Yes, for one specific reason: it’s the smallest open model with native function calling under Apache 2.0. If your use case doesn’t need function calling, there are lighter options – but for tool-use pipelines with zero legal friction, it’s still the practical floor.
Can I fine-tune Mistral 7B on a consumer GPU?
Yes. The approach that works: QLoRA with 4-bit NF4 quantization via bitsandbytes, which loads the model with a small enough footprint to run on Google Colab or a consumer GPU (documented in the bitsandbytes integration). You’re training adapter weights only, not the full model. The Hugging Face PEFT + TRL stack handles this, and Mistral’s chat template is supported there – swap the model ID from a Llama 2 script and the rest of the pipeline is the same. One caveat: the v3 tokenizer means older fine-tuning configs that hardcode Llama tokenizer settings will need a one-line update.
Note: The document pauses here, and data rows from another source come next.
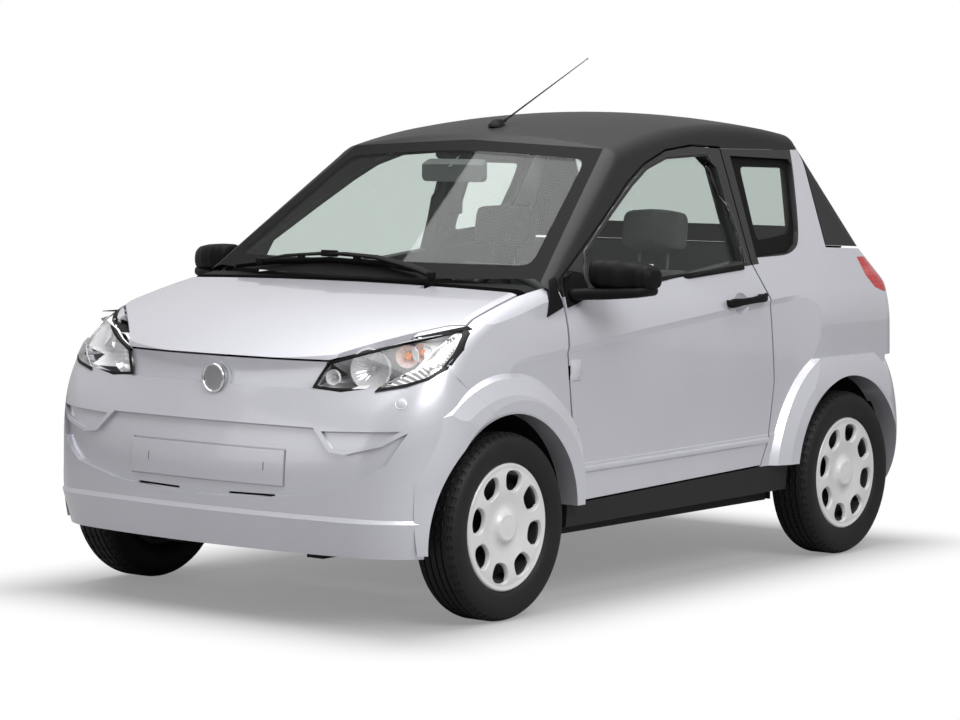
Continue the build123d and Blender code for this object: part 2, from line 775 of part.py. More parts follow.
def rim_shape():
    inner = wheel_face - tyre_width
    lip = wheel_face - 21
    seat = bead_radius - seat_gap
    return turned([
        (inner + 22, seat), (lip, seat), (lip, 150), (lip - 40, 142), (lip - 46, 60), (lip - 46, hub_radius),
        (lip - 54, hub_radius), (lip - 54, 60), (lip - 50, 140), (inner + 22, 150),
    ])


def cover_shape():
    """A dished cover with a ring of oval holes and a domed middle."""
    face = wheel_face - 12
    cover = turned([
        (face - 5, 182), (face + 1, 179), (face + 2, 166), (face - 2, 160), (face - 1, 150), (face - 1, 108),
        (face - 4, 82), (face - 9, 62), (face - 6, 52), (face, 44), (face + 4, 22), (face + 5, 1),
        (face + 1, 1), (face - 3, 44), (face - 12, 55), (face - 12, 66), (face - 7, 84), (face - 5, 110),
        (face - 5, 152), (face - 9.4, 166), (face - 6.9, 178),
    ])
    plane = Plane((face - 40, 0, 0), x_dir=(0, 1, 0), z_dir=(1, 0, 0))
    oval = Solid.extrude(plane * Pos(0, 134) * Ellipse(18, 23).face(), Vector(80, 0, 0))
    for hole in range(cover_holes):
        cover -= Rot(hole * 360 / cover_holes, 0, 0) * oval
    return cover


def wheels():
    shapes = {"tyre": tyre_shape(), "rim": rim_shape(), "cover": cover_shape()}
    for end, y in (("front", front_axle), ("rear", rear_axle_y)):
        for name, shape in shapes.items():
            placed = Pos(0, y, hub_z) * shape
            parts[f"{name}_{end}_left"], parts[f"{name}_{end}_right"] = both(placed)


def hinge_arms():
    """Door posts with their hinge pins, and the arms that carry the bonnet's pins."""
    shape = block((-600, 600), (firewall_y, firewall_y + firewall), (pan_low, 880))
    for side in (1, -1):
        shape += block(span(side, 580, 632), (firewall_y, hinge_y + 12), (pan_low, 800))
        for z in hinge_heights:
            height = (z - hinge_tall / 2, z + hinge_tall / 2)
            shape += block(span(side, 620, hinge_x - 2), (hinge_y, hinge_y + hinge_radius), height)
            shape += Pos(side * hinge_x, hinge_y, z) * Cylinder(hinge_radius, hinge_tall)
        start = lid_lugs[1] + 3
        post = (lid_hinge_y - lid_pin, lid_hinge_y + lid_pin)
        shape += block(span(side, start, start + 14), (post[0], firewall_y + 2), (838, 854))
        shape += block(span(side, start, start + 14), post, (838, lid_hinge_z))
        shape += across(lid_pin, span(side, lid_lugs[0] + 4, start + 14), lid_hinge_y, lid_hinge_z)
    return shape


def wheel_tubs(y, limit):
    """The round liners over one axle's wheels, inside the outer skin."""
    shapes = []
    zone = block((-700, 700), (y - 400, y + 400), (pan_low, 900)) & limit
    zone &= standing(side_section(wall + seat_gap), -1400, 1400)
    for side in (1, -1):
        tub = across(liner_radius + liner_wall, span(side, liner_inner, 660), y, hub_z)
        shapes.append(tub & zone)
    return shapes


def wheel_spaces(y):
    """The room that one axle's wheels need inside their liners."""
    return [
        across(liner_radius, span(side, liner_inner + liner_wall, 900), y, hub_z)
        for side in (1, -1)
    ]


def structure():
    """The floor with its bulkhead and front tubs, and the rear deck with the rear tubs."""
    pan = block((-sill_in, sill_in), (firewall_y, tub_rear_y - firewall - seat_gap), (pan_low, pan_high))
    pan += hinge_arms()
    lip = front_form(lip_plans, -seat_gap, ruled=True)
    lip -= front_form(lip_plans, skin + seat_gap, ruled=True)
    for tub in wheel_tubs(front_axle, front_form(bumper_plans, skin + seat_gap)):
        pan += tub - lip
    for space in wheel_spaces(front_axle):
        pan -= space
    for side in (1, -1):
        pan += Pos(side * kingpin_x, front_axle, 503.3) * Cylinder(kingpin_radius, 206)
    parts["floor_pan"] = pan
    deck = block((-600, 600), (tub_rear_y - firewall, tub_rear_y), (pan_low, deck_z + firewall))
    deck += block((-430, 430), (tub_rear_y - firewall, 1250), (deck_z, deck_z + firewall))
    for tub in wheel_tubs(rear_axle_y, rear_bumper_form(skin + seat_gap)):
        deck += tub
    for space in wheel_spaces(rear_axle_y):
        deck -= space
    room = beam_radius + seat_gap
    deck -= across(room, (-600, 600), rear_axle_y, hub_z)
    parts["rear_deck"] = deck - block((-600, 600), (rear_axle_y - room, rear_axle_y + room), (100, hub_z))
    sill = side_wall(0, wall) & side_prism(sill_outline)
    for y in (front_axle, rear_axle_y):
        sill -= arch_hole(y)
    parts["sills"] = Compound(both(sill))


def running_gear():
    top = pan_low - seat_gap
    rail = block((-300, 300), (front_axle - 40, front_axle + 40), (170, top))
    for side in (1, -1):
        rail += block(span(side, 240, 300), (front_axle - 300, firewall_y + 60), (170, top))
        kingpin = (front_axle - kingpin_radius, front_axle + kingpin_radius)
        arm = block(span(side, 290, kingpin_x), kingpin, (178, 200))
        arm += Pos(side * kingpin_x, front_axle, 189) * Cylinder(28, 22)
        rail += arm - Pos(side * kingpin_x, front_axle, 189) * Cylinder(kingpin_radius + pin_gap, 60)
    parts["front_subframe"] = rail
    stub = wheel_face - 64
    upright = Pos(kingpin_x, front_axle, 290) * Cylinder(kingpin_radius, 220)
    knuckle = upright + across(spindle, (kingpin_x, stub), front_axle, hub_z)
    parts["knuckle_left"], parts["knuckle_right"] = both(knuckle)
    beam = across(beam_radius, (-575, 575), rear_axle_y, hub_z)
    for side in (1, -1):
        beam += across(spindle, span(side, 570, stub), rear_axle_y, hub_z)
        link = (tub_rear_y + seat_gap, rear_axle_y)
        beam += block(span(side, 380, 424), link, (hub_z - 25, hub_z + 15))
    parts["rear_axle"] = beam
    x, y = engine_half
    parts["engine_block"] = block((-x, x), (front_axle - y, front_axle + y), engine_heights)


def seat(x):
    """A bucket seat: a cushion on its base, a leaning back and a headrest on it."""
    cushion = [(-160, 330), (-150, 445), (-90, 470), (250, 440), (330, 430), (330, 330)]
    back = [(250, 420), (330, 400), (400, 520), (455, 900), (445, 960), (405, 975), (360, 930), (300, 620)]
    head = [(395, 985), (470, 990), (480, 1110), (465, 1130), (425, 1125), (400, 1080)]
    shape = lying(rounded_polygon(cushion, 14), x - 230, x + 230)
    shape += lying(rounded_polygon(back, 14), x - 215, x + 215)
    shape += lying(rounded_polygon(head, 12), x - 125, x + 125)
    for side in (-60, 60):
        shape += Pos(x + side, 428, 975) * Cylinder(6, 60)
    return shape + block((x - 190, x + 190), (-100, 320), (pan_high + seat_gap, 340))


def cabin_fittings():
    front = firewall_y + firewall + seat_gap
    profile = [
        (front, 560), (front, 862), (-500, 888), (-400, 868),
        (-352, 800), (-372, 740), (-440, 600), (-470, 560),
    ]
    board = lying(rounded_polygon(profile, 12), -560, 560)
    hood = [(-500, 860), (-470, 905), (-380, 912), (-350, 880), (-360, 820), (-480, 820)]
    board += lying(rounded_polygon(hood, 12), 170, 410)
    wheel_plane = Plane((290, -270, 800), z_dir=(0, 1, 0.55))
    ring = wheel_plane * Torus(170, 13)
    hub = wheel_plane * Cylinder(45, 30)
    spokes = wheel_plane * (Box(330, 30, 14) + Pos(0, -80, 0) * Box(30, 160, 14))
    column = wheel_plane * Pos(0, 0, -90) * Cylinder(22, 180)
    parts["dashboard"] = board - wheel_plane * Pos(0, 0, -110) * Cylinder(22 + pin_gap, 180)
    parts["steering_wheel"] = ring + hub + spokes + column
    for name, x in (("left", 300), ("right", -300)):
        parts[f"seat_{name}"] = seat(x)
    face = [(-118, 1215), (118, 1215), (118, 1285), (-118, 1285)]
    mirror_body = standing(rounded_polygon(face, 18), -238, -212)
    stem = Pos(0, -205, 1300) * Rot(-50, 0, 0) * Cylinder(7, 120)
    parts["cabin_mirror"] = (mirror_body + stem) & tub_form(glass + seat_gap, roof_skin + seat_gap)


def rod(points, radius):
    """A round bar bent through three points."""
    path = ThreePointArc(*points)
    return sweep(Plane(path @ 0, z_dir=path % 0) * Circle(radius), path)


def trim():
    spindle_bar = Pos(*wiper_foot, 920) * Cylinder(8, 72)
    boss = Pos(*wiper_foot, 954) * Cylinder(13, 18)
    arm = rod([(*wiper_foot, 958), (100, -705, 998), (-110, -682, 1004)], 6)
    blade = rod([(-490, -690, 962), (-130, -684, 996), (235, -712, 974)], 5)
    parts["wiper"] = spindle_bar + boss + arm + blade
    base = Pos(0, -11, 1405) * Cylinder(16, 26) - roof_cap(-seat_gap)
    mast = Pos(0, 232, 1500) * Rot(-66, 0, 0) * Cylinder(3, 530)
    parts["aerial"] = base + (mast - roof_cap(-seat_gap))


def write_parts():
    os.makedirs("parts", exist_ok=True)
    for name, shape in parts.items():
        export_step(shape, f"parts/{name}.step")


front_panels()
doors()
tub_panels()
wheels()
structure()
running_gear()
cabin_fittings()
trim()
if __name__ == "__main__":
    write_parts()
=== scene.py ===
import json
from math import atan2, cos, hypot, radians, sin, tau

import bmesh
import bpy
from mathutils import Matrix, Vector
from mathutils.bvhtree import BVHTree

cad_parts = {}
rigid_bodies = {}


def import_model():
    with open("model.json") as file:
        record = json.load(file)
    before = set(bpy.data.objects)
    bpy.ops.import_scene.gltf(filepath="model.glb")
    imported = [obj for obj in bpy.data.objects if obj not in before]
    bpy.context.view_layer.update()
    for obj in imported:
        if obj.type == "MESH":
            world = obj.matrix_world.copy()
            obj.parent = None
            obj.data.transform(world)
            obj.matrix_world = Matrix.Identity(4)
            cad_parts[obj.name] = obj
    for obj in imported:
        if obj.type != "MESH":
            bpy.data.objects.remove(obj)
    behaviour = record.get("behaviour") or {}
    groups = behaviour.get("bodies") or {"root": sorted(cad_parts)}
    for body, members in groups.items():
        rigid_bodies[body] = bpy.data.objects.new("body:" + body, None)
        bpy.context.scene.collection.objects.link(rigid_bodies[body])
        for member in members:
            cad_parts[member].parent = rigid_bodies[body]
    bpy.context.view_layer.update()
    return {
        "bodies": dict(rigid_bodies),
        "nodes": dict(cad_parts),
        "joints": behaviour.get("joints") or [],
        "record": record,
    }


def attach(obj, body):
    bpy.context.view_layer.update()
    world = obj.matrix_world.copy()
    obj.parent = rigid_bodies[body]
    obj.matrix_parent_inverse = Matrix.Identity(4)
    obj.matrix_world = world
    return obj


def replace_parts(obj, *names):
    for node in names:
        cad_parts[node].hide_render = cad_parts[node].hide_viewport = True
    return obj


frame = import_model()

ops = bmesh.ops
nodes = frame["nodes"]
print("frame loaded:", len(nodes), "nodes")


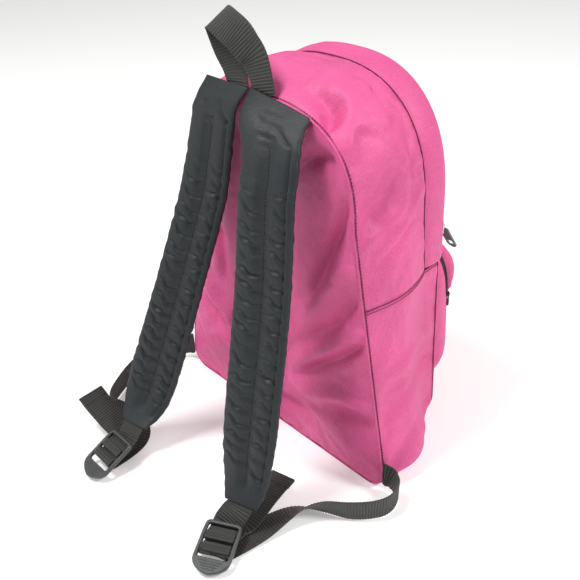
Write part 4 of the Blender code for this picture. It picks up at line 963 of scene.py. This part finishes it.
def crease_depth(arc, across):
    """Depth of the creases where a pad's channel starts."""
    depth = 0.0
    for start, first, end, last, deep in START_CREASES:
        run = np.array([end - start, last - first])
        offset = np.array([arc - PAD_START - start, across - first])
        share = min(max(float(offset @ run) / float(run @ run), 0.0), 1.0)
        gap = float(np.linalg.norm(offset - run * share))
        depth += deep * math.exp(-(gap / 0.0022) ** 2)
    return depth


def pad_relief(arc, across, half, length, rows, face):
    """Height of the quilting over a pad's plain face at a place along and across it."""
    channel = sum(deep * math.exp(-(across / width) ** 2) for deep, width in CHANNEL)
    side = 0 if across < 0.0 else 1
    window = math.exp(-((abs(across) - half * 0.42) / (half * 0.38)) ** 4)
    depth = 0.0
    near = rows[side][np.abs(rows[side][:, 0] - arc) < 0.05]
    for place, strength, slope in near:
        start = across + half * 0.5 if side == 0 else (across - half * 0.2) * 0.8
        line = arc - place - start * slope + 0.0016 * math.sin(across * 420.0 + place * 300.0)
        for deep, place_after, width in PAD_PUCKER:
            depth += strength * deep * math.exp(-((line - place_after) / width) ** 2)
    hem = HEM_DEPTH * math.exp(-((across - half * EDGE_LINE) / HEM_WIDTH) ** 2) \
        if face > 0.0 else 0.0
    begin = min(max((arc - PAD_START) / 0.012, 0.0), 1.0)
    quilt = min(max((arc - 0.060) / 0.05, 0.0), 1.0)
    finish = min(max((length - 0.014 - arc) / 0.010, 0.0), 1.0)
    start = crease_depth(arc, across) if face > 0.0 and arc < 0.08 else 0.0
    return -(channel + hem) * begin * finish - depth * window * quilt * finish - start


def make_pad(side, table, seed):
    """One quilted shoulder pad with a stitched channel."""
    path = pad_path(table)
    arcs = path_length(path[:, :3])
    length = arcs[-1]
    rows = (pucker_rows(length, seed, 0.085, length - 0.035),
            pucker_rows(length, seed + 3.0, 0.080, length - 0.035))
    verts, channel, edge, ups = [], [], [], []
    for index, arc in enumerate(arcs):
        along, across, out = pad_frame(path, index)
        half, deep = path[index, 3] / 2.0, path[index, 4] / 2.0
        thin = min(deep / 0.004, 1.0)
        ripple = [0.0012 * noise.noise(Vector((arc / 0.009, seed + end, 1.0)))
                  for end in (0.0, 20.0)]
        for turn in range(PAD_ROUND):
            angle = 2.0 * math.pi * turn / PAD_ROUND
            cosine, sine = math.cos(angle), math.sin(angle)
            wide = math.copysign(abs(cosine) ** 0.5, cosine) * (half + ripple[cosine > 0.0])
            high = math.copysign(abs(sine) ** 0.77, sine) * deep
            face = math.copysign(1.0, sine)
            relief = pad_relief(arc, wide, half, length, rows, face)
            high += face * relief * min(abs(sine) * 2.5, 1.0) * thin
            verts.append(path[index, :3] + across * wide + out * high)
        if PAD_START + 0.002 < arc < length - 0.018:
            channel.append(path[index, :3] + out * (deep - 0.0046 * thin))
            edge_sine = math.sqrt(1.0 - EDGE_LINE ** 4)
            edge.append(path[index, :3] + across * half * EDGE_LINE
                        + out * (deep * edge_sine ** 0.77 - 0.0014 * thin))
            ups.append(out)
    name = side + "_strap_pad"
    pad = make_piece(name, verts, tube_faces(PAD_ROUND, len(path)), "pad", nodes=(name,))
    stitch_row(side + "_pad_stitches", channel, ups, "black_thread")
    stitch_row(side + "_pad_edge_stitches", edge, ups, "black_thread")
    return path


LOCK_LENGTH = 0.055
LOCK_WIDTH = 0.0385
LOCK_THICKNESS = 0.0046
LOCK_RIM = 0.0036
LOCK_TAB = 0.016
LOCK_CORNER = 0.005
LOCK_TOP_SHARE = 0.98
LOCK_BAR = 0.0038
LOCK_BAR_HEIGHT = 0.0030
LOCK_BAR_PLACES = (0.34, 0.70)
TONGUE_GAP = 0.0004
RIGHT_LOCK = ((0.104, -0.176, 0.0124), 30.0, 12.0)
LEFT_LOCK = ((-0.075, -0.187, 0.0165), 0.0, 25.0)


def lock_axes(place, heading, tilt):
    """Origin and axes of a ladder lock: up the strap, across it and out of its face."""
    turn, lean = math.radians(heading), math.radians(tilt)
    flat = np.array([-math.sin(turn), math.cos(turn), 0.0])
    upward = np.array([0.0, 0.0, 1.0])
    along = flat * math.cos(lean) + upward * math.sin(lean)
    across = np.cross(flat, upward)
    return np.array(place), along, across, np.cross(across, along)


def lock_window():
    """Top and bottom of the window that the bars cross, along the strap."""
    return LOCK_LENGTH / 2.0 - LOCK_RIM, -LOCK_LENGTH / 2.0 + LOCK_TAB


def lock_bars():
    """Middles of the two bars, along the strap."""
    top, bottom = lock_window()
    return [top - (top - bottom) * share for share in LOCK_BAR_PLACES]


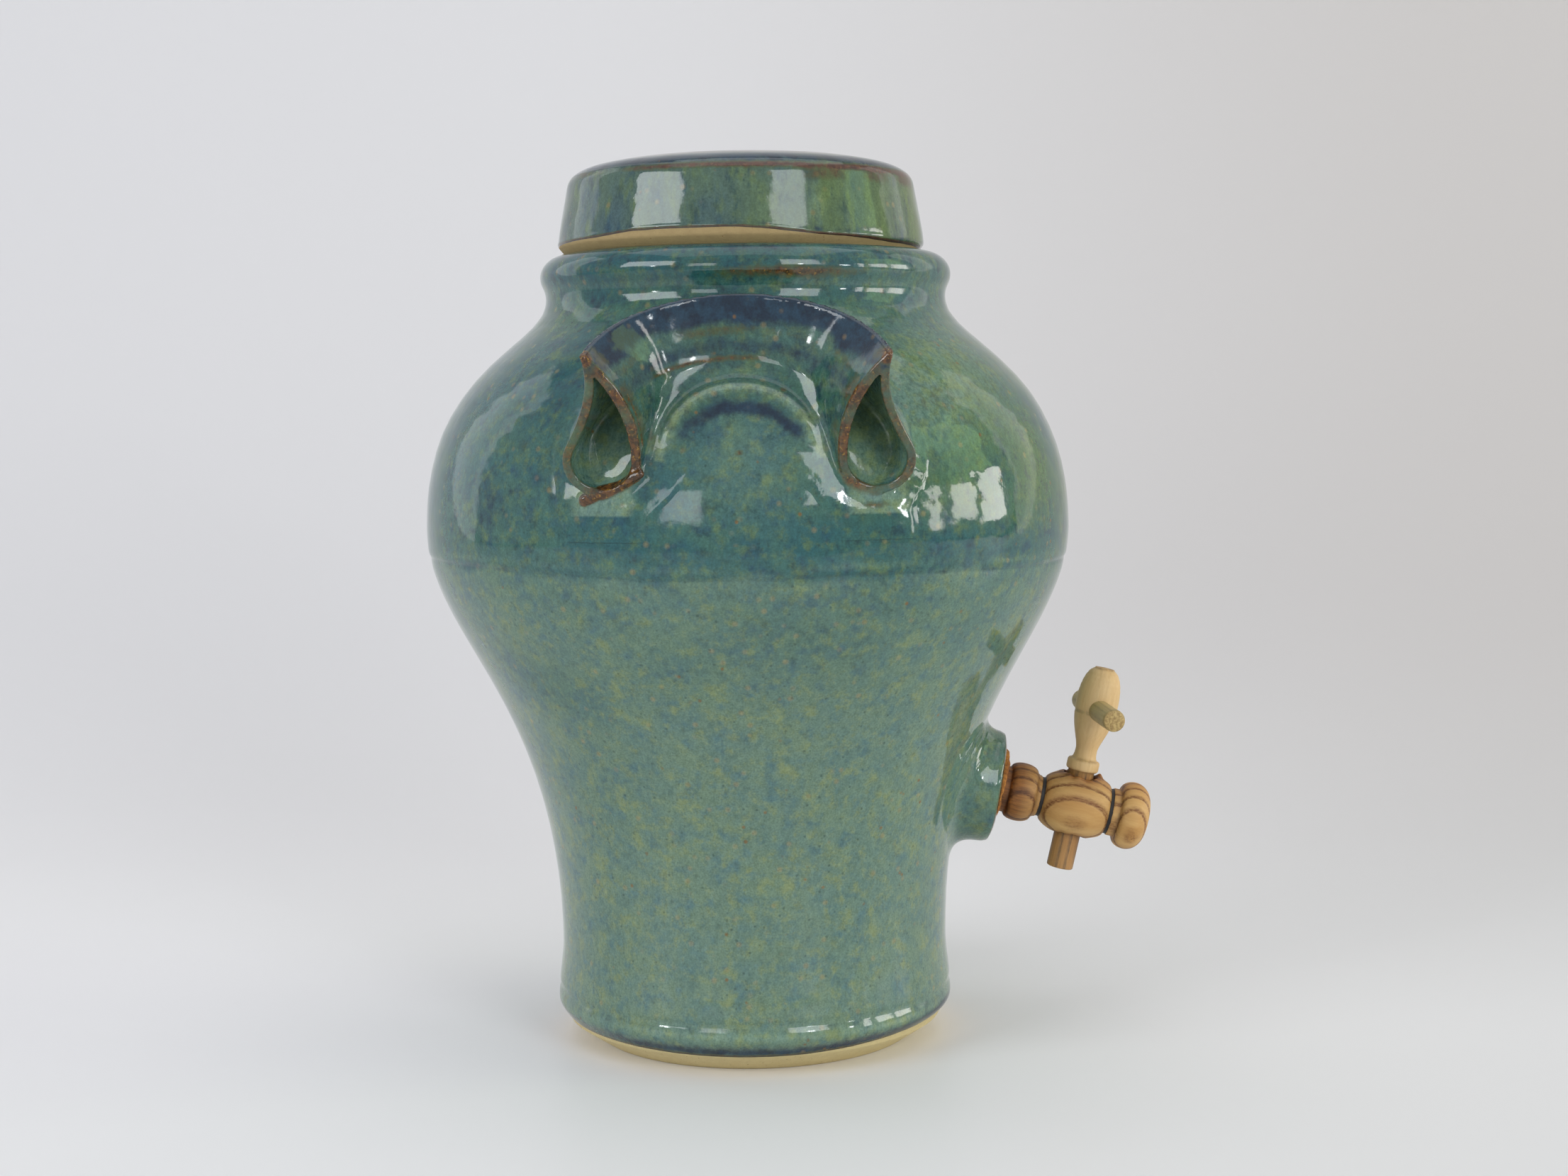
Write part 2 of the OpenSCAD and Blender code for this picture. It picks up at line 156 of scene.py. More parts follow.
class Flat:
    """A signed distance to a polygon, looked up on a fine grid."""

    def __init__(self, poly, lo, hi, step):
        self.lo, self.step = np.array(lo, float), step
        nx, ny = (int((h - l) / step) + 2 for l, h in zip(lo, hi))
        x, y = np.meshgrid(lo[0] + step * np.arange(nx), lo[1] + step * np.arange(ny), indexing="ij")
        self.v = poly_distance(np.stack([x.ravel(), y.ravel()], 1), np.asarray(poly)).reshape(nx, ny)

    def __call__(self, x, y):
        v = self.v
        i = np.clip((x - self.lo[0]) / self.step, 0, v.shape[0] - 1.001)
        j = np.clip((y - self.lo[1]) / self.step, 0, v.shape[1] - 1.001)
        i0, j0 = i.astype(int), j.astype(int)
        fi, fj = i - i0, j - j0
        return ((v[i0, j0] * (1 - fi) + v[i0 + 1, j0] * fi) * (1 - fj)
                + (v[i0, j0 + 1] * (1 - fi) + v[i0 + 1, j0 + 1] * fi) * fj)


def smin(a, b, k):
    """The smaller of two distances, rounded over k mm."""
    h = unit(0.5 + 0.5 * (b - a) / k)
    return b * (1 - h) + a * h - k * h * (1 - h)


def smax(a, b, k):
    return -smin(-a, -b, k)


def step01(a, b, x):
    t = unit((np.asarray(x, float) - a) / (b - a))
    return t * t * (3 - 2 * t)


def bump(x, width):
    return np.exp(-(x / width) ** 2)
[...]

Should I use v0.3 or wait for whatever comes next?
Use v0.3 now. Mistral’s public roadmap as of this writing has moved focus to larger models, so a 7B v0.4 is not on the visible horizon – though this may change. v0.3 is the stable target for function calling and the v3 tokenizer. Waiting costs you nothing except time you could spend building.
Next step: open a terminal, paste the snapshot_download block above, and have Mistral 7B Instruct v0.3 answering your first prompt before this page finishes loading in another tab.